|The Caymans, once a mecca to pirates the likes of Blackbeard and Sir Henry Morgan, now attract two somewhat different breeds of adventurer: those who invest big and those who dive deep. Serving the former, more than 500 banks are registered in this tax-free haven, indisputably the world capital of offshore finance. Accommodating the latter, steep underwater cliffs drop away from these shores to depths of up to 20,000 feet in stunningly lucid waters teeming with vibrant marine life. |
Grand Cayman is the largest and busiest of the three islands, served by frequent flights from Florida and nearby Jamaica.
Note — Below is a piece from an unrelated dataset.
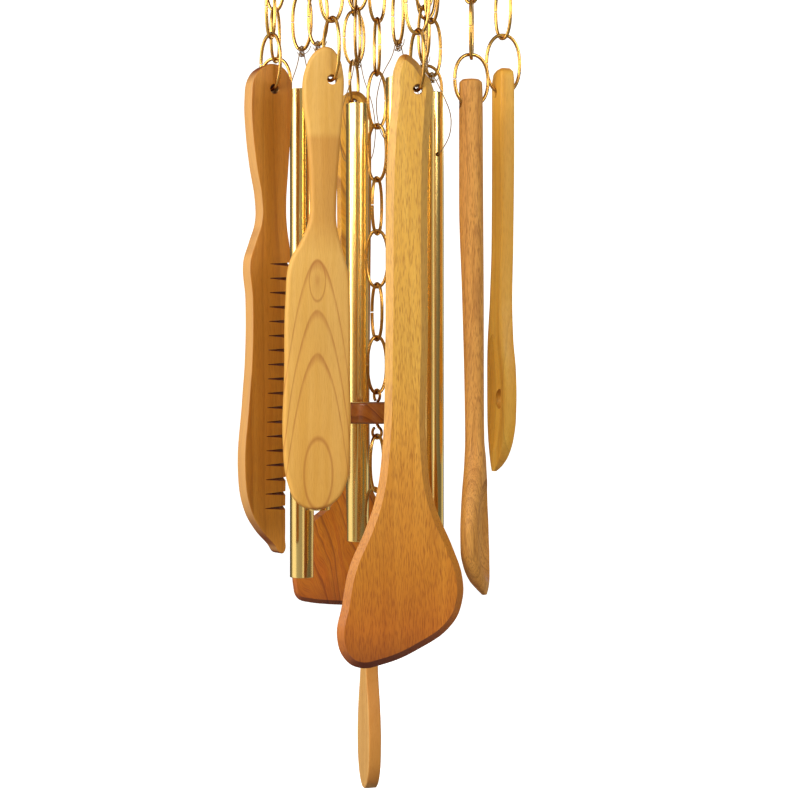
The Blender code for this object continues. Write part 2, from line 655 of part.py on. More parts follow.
def make_utensils(board):
    chains = {}
    for name, x, y, top, (first, second, ring), length in UTENSIL_CHAINS:
        links = [*plain(first, second), (ring, length, RING_WIDTH)]
        chain = hang_chain(board, name, x, y, top, links, first + 90)
        low_point = top - 2 * PITCH - length + WIRE / 2
        chains[name] = (chain, (x, y, low_point))
    chain, at = chains["knife"]
    make_knife(at, chain)
    chain, at = chains["spatula"]
    flat_piece("spatula", at, SPATULA_OUTLINE, SPATULA_THICKNESS, "spatula_wood", chain)
    chain, at = chains["turner"]
    flat_piece(
        "slanted_turner", at, TURNER_OUTLINE, TURNER_THICKNESS, "turner_wood", chain, TURNER_EDGE
    )
    chain, at = chains["dark_turner"]
    flat_piece("dark_turner", at, DARK_TURNER_OUTLINE, DARK_TURNER_THICKNESS, "dark_wood", chain)

    chain, at = chains["round_spoon"]
    spoon = lofted_piece("round_spoon", at, ROUND_SPOON_STATIONS, "beech", chain)
    hollow_bowl(spoon, "round_bowl", *ROUND_BOWL)
    cut_round_hole(
        spoon, "round_spoon_hole", HOLE_RADIUS, 0, ROUND_HOLE_LIFT, ROUND_SPOON_HOLE_TURN
    )
    shade_smooth(spoon)

    chain, at = chains["risotto_spoon"]
    spoon = lofted_piece(
        "risotto_spoon", at, RISOTTO_SPOON_STATIONS, "risotto_wood", chain, power=RISOTTO_POWER
    )
    hollow_bowl(spoon, "risotto_bowl", *RISOTTO_BOWL)
    turn = TURNS["risotto_spoon"]
    cut_round_hole(spoon, "bowl_hole", BOWL_HOLE_RADIUS, 0, BOWL_HOLE_HEIGHT, turn, sides=14)
    cut_round_hole(
        spoon, "risotto_spoon_hole", HOLE_RADIUS, 0, HOLE_LIFT, RISOTTO_SPOON_HOLE_TURN
    )
    shade_smooth(spoon)

    chain, at = chains["stick"]
    stick = lofted_piece("stirring_stick", at, STICK_STATIONS, "beech", chain)
    cut_round_hole(stick, "stick_hole", HOLE_RADIUS, 0, HOLE_LIFT, TURNS["stirring_stick"])
    shade_smooth(stick)

    chain, at = chains["back_spoon"]
    spoon = lofted_piece("back_spoon", at, BACK_SPOON_STATIONS, "beech", chain)
    hollow_bowl(spoon, "back_bowl", *BACK_BOWL)
    turn = TURNS["back_spoon"]
    cut_round_hole(spoon, "back_spoon_hole", HOLE_RADIUS, 0, ROUND_HOLE_LIFT, turn)
    shade_smooth(spoon)


def make_tubes(board):
    for name, x, y, bottom, azimuth, tube_top, length, drop, hole_azimuth, bulge in TUBES:
        top = bottom + LINK_LENGTH + PITCH
        links = plain(azimuth + 90, azimuth)
        chain = hang_chain(board, f"tube_{name}", x, y, top, links, azimuth)
        wire_z = bottom + WIRE / 2
        at = (x, y, wire_z)
        tube = make_tube(f"tube_{name}", at, tube_top, length, drop, hole_azimuth, chain)
        hole_z = tube_top - drop
        make_nylon(f"nylon_{name}", tube, hole_z, wire_z, drop, hole_azimuth, azimuth, bulge)


def make_striker(parent):
    """The disc with its two screw eyes, the lower chain and the sail."""
    last_azimuth = CENTRE_LINKS[-1][0]
    low = CENTRE_TOP - PITCH * (len(CENTRE_LINKS) - 1) - LINK_LENGTH + WIRE / 2
    mesh = cylinder_mesh(
        "striker", STRIKER_RADIUS, STRIKER_TOP - STRIKER_THICKNESS - low, STRIKER_TOP - low, 36
    )
    striker = add_part("striker", mesh, "striker_wood", (0, 0, low), parent)
    chamfer(striker, STRIKER_EDGE)
    radius = STRIKER_EYE_WIRE / 2 + GAP
    for side, height in (("top", STRIKER_TOP), ("bottom", STRIKER_TOP - STRIKER_THICKNESS)):
        low_end, high_end = height - STRIKER_PILOT_DEPTH, height + STRIKER_PILOT_DEPTH
        pilot = cylinder_mesh(f"striker_pilot_{side}", radius, low_end, high_end, 8)
        boolean(striker, add_cutter(f"striker_pilot_{side}", pilot))

    inner = STRIKER_EYE_RADIUS - STRIKER_EYE_WIRE / 2
    centre = (0, 0, low + WIRE / 2 + GAP - inner)
    end = STRIKER_TOP - STRIKER_SHANK
    screw_eye(
        "striker_top_eye", striker, STRIKER_EYE_WIRE, STRIKER_EYE_RADIUS, centre,
        last_azimuth + 90, end,
    )
    lower_top = STRIKER_TOP - STRIKER_THICKNESS - LOWER_DROP
    centre = (0, 0, lower_top - WIRE - GAP + inner)
    end = STRIKER_TOP - STRIKER_THICKNESS + STRIKER_SHANK
    screw_eye(
        "striker_low_eye", striker, STRIKER_EYE_WIRE, STRIKER_EYE_RADIUS, centre,
        LOWER_LINKS[0][0] + 90, end,
    )
    chain = make_chain("lower_chain", 0, 0, lower_top, LOWER_LINKS, striker, LOWER_LEAN)
    low_point = lower_top - 3 * PITCH - LOWER_LINKS[-1][1] + WIRE / 2
    at = (3 * LOWER_LEAN, 0, low_point)
    flat_piece("sail", at, SAIL_OUTLINE, SAIL_THICKNESS, "sail_wood", chain)


def build():
    places = [(x, y) for _, x, y, *_ in UTENSIL_CHAINS] + [(x, y) for _, x, y, *_ in TUBES]
    board = make_board(places + [(0, 0)])
    make_hanging_gear(board)
    make_utensils(board)
    make_tubes(board)
    centre = hang_chain(board, "centre", 0, 0, CENTRE_TOP, CENTRE_LINKS, CENTRE_EYE_AZIMUTH)
    make_striker(centre)


build()
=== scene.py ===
"""Final looks of the wind chime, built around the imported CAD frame.

Lengths in this file are millimetres and are multiplied by MM as a point is made. An azimuth is an angle
from +X towards +Y, seen from above. A wooden piece is built upright about the point where it hangs: X
across its face, -Y out of its front and Z up; then it is turned about Z and put at its joint.
"""

import math

import bmesh
import bpy
import numpy as np
from mathutils import Matrix, Vector
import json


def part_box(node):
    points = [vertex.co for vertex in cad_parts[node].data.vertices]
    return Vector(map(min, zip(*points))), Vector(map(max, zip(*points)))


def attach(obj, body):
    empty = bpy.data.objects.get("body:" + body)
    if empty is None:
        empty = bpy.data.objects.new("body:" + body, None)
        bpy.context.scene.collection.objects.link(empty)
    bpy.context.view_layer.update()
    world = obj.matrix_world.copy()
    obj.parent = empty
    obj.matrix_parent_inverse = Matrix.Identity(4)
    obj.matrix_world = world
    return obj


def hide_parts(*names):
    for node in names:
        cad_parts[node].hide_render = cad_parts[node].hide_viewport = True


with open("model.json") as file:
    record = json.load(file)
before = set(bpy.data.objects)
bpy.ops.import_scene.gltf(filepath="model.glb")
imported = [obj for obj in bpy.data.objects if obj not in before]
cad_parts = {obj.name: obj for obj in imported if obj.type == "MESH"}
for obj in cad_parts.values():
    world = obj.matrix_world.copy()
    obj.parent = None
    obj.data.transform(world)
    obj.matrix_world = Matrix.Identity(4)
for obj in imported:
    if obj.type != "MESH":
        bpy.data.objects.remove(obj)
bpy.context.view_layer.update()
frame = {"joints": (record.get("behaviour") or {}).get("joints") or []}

MM = 0.001
GAP = 0.3  # running clearance in the CAD model
CLOSE = 0.05  # clearance between pieces that touch here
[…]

George Town, its capital, is the hub for dealmakers, and Seven Mile Beach, a ribbon of sunstruck perfection, plays front yard to a string of upscale hotels and condos. These islands may fly the Union Jack and drive on the left, but their cultural allegiance is to the U.S.; resort amenities evoke Dallas and Miami, and pizza parlors abound. Like its junior siblings to the north, Cayman Brac and Little Cayman, Grand Cayman is flat and dry, offering few diversions for wildlife enthusiasts or botany buffs, but its beaches are gorgeous (many sublimely secluded), and its waters rich in visual entertainment. At Stingray City, snorkelers swim among tame rays with five-foot wingspans. From George Town, one can dive amid offshore shipwrecks or tour the reefs by submarine. Sport fishing is also excellent; in a month-long tournament held every June, fishermen reel in outsize catches of marlin, bonefish, tarpon, and tuna. Tennis is widely available, and Grand Cayman has one nine-hole golf course, but aquasports are the hands-down leading attraction. For all the marine fun with less of the bustle, your clients might enjoy one of the two smaller, sparsely populated islands, both commanding equally fine beaches and dive sites.
The Caymanian standard of living is high, and nothing here comes cheap, but visitors are welcomed warmly by the genial inhabitants.